Our first pass over didn’t produce too many deer sightings. Their trails and bedding spots were very apparent from the air – as were the distinctive scraping areas where they pawed the snow to get at the grass. On the second crossover, however, the critters began to move. During one period, when we were barely 85 feet from the ground, I was able to snap this picture of a befuddled doe. Although many of the animals eventually looked up, she was still searching the surrounding woods for the cause of our whirring noise. I felt like opening the door and yelling down to give her a heads up, but resisted the temptation (and my fellow crew’s wrath).
In all, we recorded some 42 deer at “my” park along with two stationary ice fishermen on the ice shelf. “Look how close they are to the open water,” John piped through the headset. “Yeah,” let’s hope we don’t scare ‘em off into the lake,” somebody else said. With that, the count was done and N141-DC headed back towards Pontiac.

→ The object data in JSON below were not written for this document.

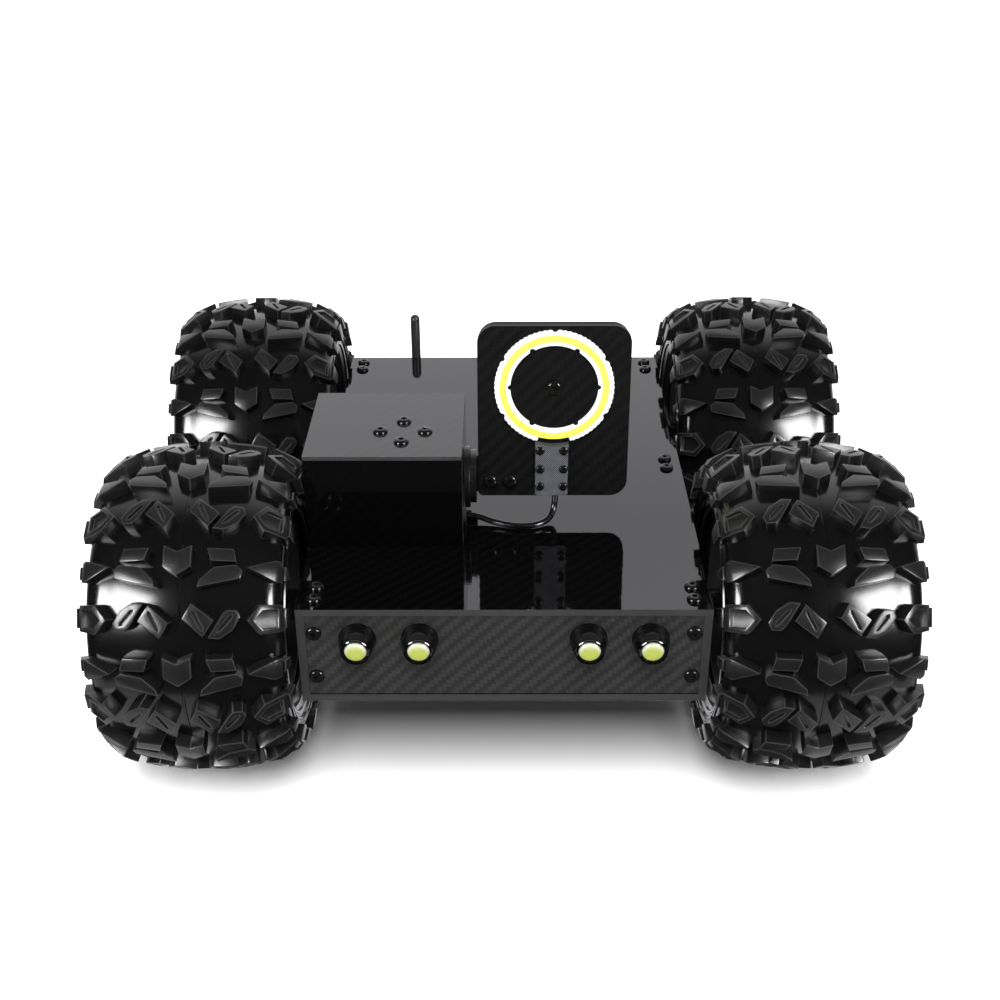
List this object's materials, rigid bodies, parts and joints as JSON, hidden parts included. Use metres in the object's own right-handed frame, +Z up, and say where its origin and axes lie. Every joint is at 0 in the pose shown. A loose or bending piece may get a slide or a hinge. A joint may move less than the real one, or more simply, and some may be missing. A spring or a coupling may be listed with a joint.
{
  "type": "four wheel robot chassis",
  "caption": "Flat carbon-plate robot chassis on geared off-road wheels, with a servo-tilted phone plate, ring light, front lamps and antenna.",
  "frame": {"origin": "on the floor under the middle of the wheelbase, midway between the left and right wheels", "axes": "+X to the right across the wheels, -Y towards the front panel, +Z up"},
  "size_m": [0.399, 0.3655, 0.2224],
  "materials": {
    "carbon_plate": "gloss",
    "black_aluminium": "satin",
    "black_screw": "satin",
    "lamp_black": "gloss",
    "lamp_lens": "gloss",
    "bright_metal": "satin",
    "pad_rubber": "matte",
    "board_white": "satin",
    "phosphor": "satin",
    "printed_block": "matte",
    "cable_black": "satin",
    "moulded_black": "matte",
    "battery_wrap": "gloss",
    "circuit_board": "satin",
    "rocker": "gloss",
    "tyre_rubber": "satin",
    "rim_black": "satin",
    "motor_steel": "satin"
  },
  "bodies": {
    "chassis": {"battery": "battery_wrap", "board_standoffs": "black_aluminium", "bottom_plate": "carbon_plate", "box_back_wall": "carbon_plate", "box_front_wall": "carbon_plate", "box_left_wall": "carbon_plate", "box_lid": "carbon_plate", "box_right_wall": "carbon_plate", "button_screws": "black_screw", "cable_grommet": "pad_rubber", "charge_jack": "moulded_black", "control_board": "circuit_board", "deck_rails": "black_aluminium", "floor_screws": "black_screw", "front_panel": "carbon_plate", "gearmotor_front_left": "motor_steel", "gearmotor_front_right": "motor_steel", "gearmotor_rear_left": "motor_steel", "gearmotor_rear_right": "motor_steel", "lamp_housings": "lamp_black", "lamp_lenses": "lamp_lens", "lamp_nuts": "bright_metal", "light_cable": "cable_black", "motor_screws": "black_screw", "mounting_blocks": "black_aluminium", "power_switch": "moulded_black", "rear_panel": "carbon_plate", "side_plate_left": "carbon_plate", "side_plate_right": "carbon_plate", "sma_jack": "bright_metal", "tilt_servo": "moulded_black", "top_deck": "carbon_plate"},
    "wheel_front_left": {"drive_hub_front_left": "bright_metal", "rim_front_left": "rim_black", "tyre_front_left": "tyre_rubber", "wheel_nut_front_left": "bright_metal"},
    "wheel_front_right": {"drive_hub_front_right": "bright_metal", "rim_front_right": "rim_black", "tyre_front_right": "tyre_rubber", "wheel_nut_front_right": "bright_metal"},
    "wheel_rear_left": {"drive_hub_rear_left": "bright_metal", "rim_rear_left": "rim_black", "tyre_rear_left": "tyre_rubber", "wheel_nut_rear_left": "bright_metal"},
    "wheel_rear_right": {"drive_hub_rear_right": "bright_metal", "rim_rear_right": "rim_black", "tyre_rear_right": "tyre_rubber", "wheel_nut_rear_right": "bright_metal"},
    "tilt_head": {"tilt_hub": "black_aluminium", "tilt_bracket": "black_aluminium", "phone_plate": "carbon_plate", "phone_pad": "pad_rubber", "light_board": "board_white", "light_phosphor": "phosphor", "cable_clamp": "printed_block", "plate_screws": "black_screw", "clamp_screws": "black_screw"},
    "antenna_base": {"antenna_swivel": "moulded_black"},
    "antenna": {"antenna_rod": "moulded_black"},
    "rocker": {"switch_rocker": "rocker"}
  },
  "joints": [
    {"name": "wheel_front_left_spin", "type": "hinge", "parent": "chassis", "child": "wheel_front_left", "pos_m": [-0.15, -0.099, 0.084], "axis": [1, 0, 0], "continuous": true},
    {"name": "wheel_front_right_spin", "type": "hinge", "parent": "chassis", "child": "wheel_front_right", "pos_m": [0.15, -0.099, 0.084], "axis": [1, 0, 0], "continuous": true},
    {"name": "wheel_rear_left_spin", "type": "hinge", "parent": "chassis", "child": "wheel_rear_left", "pos_m": [-0.15, 0.099, 0.084], "axis": [1, 0, 0], "continuous": true},
    {"name": "wheel_rear_right_spin", "type": "hinge", "parent": "chassis", "child": "wheel_rear_right", "pos_m": [0.15, 0.099, 0.084], "axis": [1, 0, 0], "continuous": true},
    {"name": "phone_tilt", "type": "hinge", "parent": "chassis", "child": "tilt_head", "pos_m": [-0.0187, -0.0623, 0.1388], "axis": [1, 0, 0], "range_deg": [-45, 45], "deforming": ["light_cable"]},
    {"name": "antenna_turn", "type": "hinge", "parent": "chassis", "child": "antenna_base", "pos_m": [-0.058, 0.1501, 0.094], "axis": [0, 1, 0], "range_deg": [-50, 180]},
    {"name": "antenna_fold", "type": "hinge", "parent": "antenna_base", "child": "antenna", "pos_m": [-0.058, 0.1501, 0.094], "axis": [1, 0, 0], "range_deg": [-90, 0]},
    {"name": "switch_rock", "type": "hinge", "parent": "chassis", "child": "rocker", "pos_m": [0.02, 0.1319, 0.093], "axis": [0, 0, 1], "range_deg": [0, 20]}
  ]
}
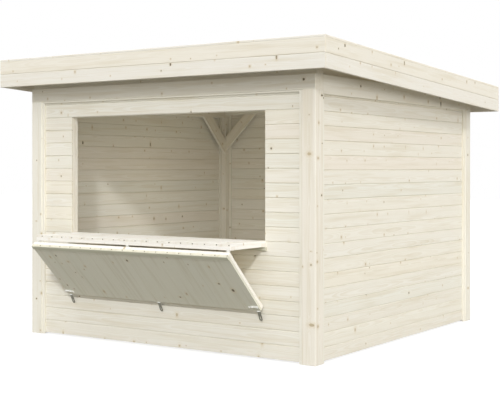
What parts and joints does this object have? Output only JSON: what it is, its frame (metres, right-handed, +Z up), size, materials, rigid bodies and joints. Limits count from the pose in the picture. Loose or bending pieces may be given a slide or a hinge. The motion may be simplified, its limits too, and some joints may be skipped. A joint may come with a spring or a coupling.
{
  "type": "wooden market stall",
  "caption": "Boarded timber sales hut with a serving hatch, a folded-down counter and flap, and a shallow mono-pitch roof.",
  "frame": {"origin": "middle of the whole outline in plan, at ground level, under the soles of the posts", "axes": "+Z up, -Y out of the front with the serving hatch, +X to the right of someone facing +Y"},
  "size_m": [3.4, 3.7262, 2.4775],
  "materials": {
    "frame_timber": "planed pale spruce, untreated",
    "wall_boards": "planed pale spruce, untreated",
    "strips": "planed pale spruce, untreated",
    "braces": "planed pale spruce, untreated",
    "counter_timber": "planed pale spruce, untreated",
    "flap_timber": "planed pale spruce, untreated",
    "galvanised_steel": "dull zinc coating",
    "roof_timber": "planed pale spruce, untreated",
    "fascia_timber": "planed pale spruce, untreated",
    "roofing_felt": "mineral-coated bitumen felt"
  },
  "bodies": {
    "root": {"post_front_left": "frame_timber", "post_front_right": "frame_timber", "post_back_left": "frame_timber", "post_back_right": "frame_timber", "beam_front": "frame_timber", "beam_back": "frame_timber", "beam_left": "frame_timber", "beam_right": "frame_timber", "riser_front": "frame_timber", "front_wall_lower": "wall_boards", "front_wall_left": "wall_boards", "front_wall_right": "wall_boards", "front_wall_upper": "wall_boards", "left_wall": "wall_boards", "right_wall": "wall_boards", "back_wall": "wall_boards", "corner_strips_outside": "strips", "corner_strips_inside": "strips", "top_strips": "strips", "gable_wedges": "wall_boards", "braces_back": "braces", "braces_left": "braces", "braces_right": "braces", "hatch_studs": "frame_timber", "hatch_head": "frame_timber", "hatch_sill": "frame_timber", "counter_boards": "counter_timber", "counter_rails": "counter_timber", "counter_cross_battens": "counter_timber", "counter_ledger": "counter_timber", "flap_boards": "flap_timber", "flap_rails": "flap_timber", "flap_cross_battens": "flap_timber", "flap_top_strip": "flap_timber", "flap_hinges": "galvanised_steel", "hasps": "galvanised_steel", "slide_bolts": "galvanised_steel", "rafters": "roof_timber", "roof_deck": "roof_timber", "roof_felt": "roofing_felt", "fascia_front": "fascia_timber", "fascia_back": "fascia_timber", "fascia_left": "fascia_timber", "fascia_right": "fascia_timber", "roof_trims": "fascia_timber"}
  },
  "joints": []
}
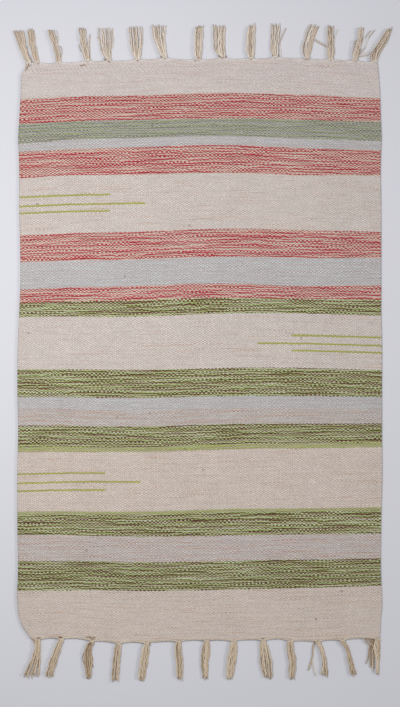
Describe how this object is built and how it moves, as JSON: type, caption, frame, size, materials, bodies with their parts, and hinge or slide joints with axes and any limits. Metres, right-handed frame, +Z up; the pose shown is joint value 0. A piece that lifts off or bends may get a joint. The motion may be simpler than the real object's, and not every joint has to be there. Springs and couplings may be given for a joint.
{
  "type": "kilim rug",
  "caption": "Flat-woven striped cotton kilim rug lying flat, with knotted warp tassels along both short ends.",
  "frame": {"origin": "middle of the cloth's underside, on the surface that the rug lies on", "axes": "+X across the cloth, +Y along its length towards the far end (the top of the picture), +Z up"},
  "size_m": [0.9733, 1.6905, 0.0076],
  "materials": {
    "woven_cloth": "weft-faced cotton plain weave, cream with marled bands of red, sage, pale blue and green",
    "tassel_yarn": "plied natural cotton warp yarn, beige and matt"
  },
  "bodies": {
    "root": {"cloth": "woven_cloth", "far_tassel_01": "tassel_yarn", "far_tassel_02": "tassel_yarn", "far_tassel_03": "tassel_yarn", "far_tassel_04": "tassel_yarn", "far_tassel_05": "tassel_yarn", "far_tassel_06": "tassel_yarn", "far_tassel_07": "tassel_yarn", "far_tassel_08": "tassel_yarn", "far_tassel_09": "tassel_yarn", "far_tassel_10": "tassel_yarn", "far_tassel_11": "tassel_yarn", "far_tassel_12": "tassel_yarn", "far_tassel_13": "tassel_yarn", "far_tassel_14": "tassel_yarn", "far_tassel_15": "tassel_yarn", "near_tassel_01": "tassel_yarn", "near_tassel_02": "tassel_yarn", "near_tassel_03": "tassel_yarn", "near_tassel_04": "tassel_yarn", "near_tassel_05": "tassel_yarn", "near_tassel_06": "tassel_yarn", "near_tassel_07": "tassel_yarn", "near_tassel_08": "tassel_yarn", "near_tassel_09": "tassel_yarn", "near_tassel_10": "tassel_yarn", "near_tassel_11": "tassel_yarn", "near_tassel_12": "tassel_yarn", "near_tassel_13": "tassel_yarn"}
  },
  "joints": []
}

On the ground, all those tiny deer gain quite a bit in relative body size. Of course, they gain that size by feasting on the native vegetation. The purpose behind our survey was to monitor the deer population and keep a management check on that very vegetation. Our numbers will be crunched and incorporated into a larger management plan, but for now the benefit was strictly personal. I got a chance to picture myself, eyes fixed in a pensive gaze, with those cool headsets on.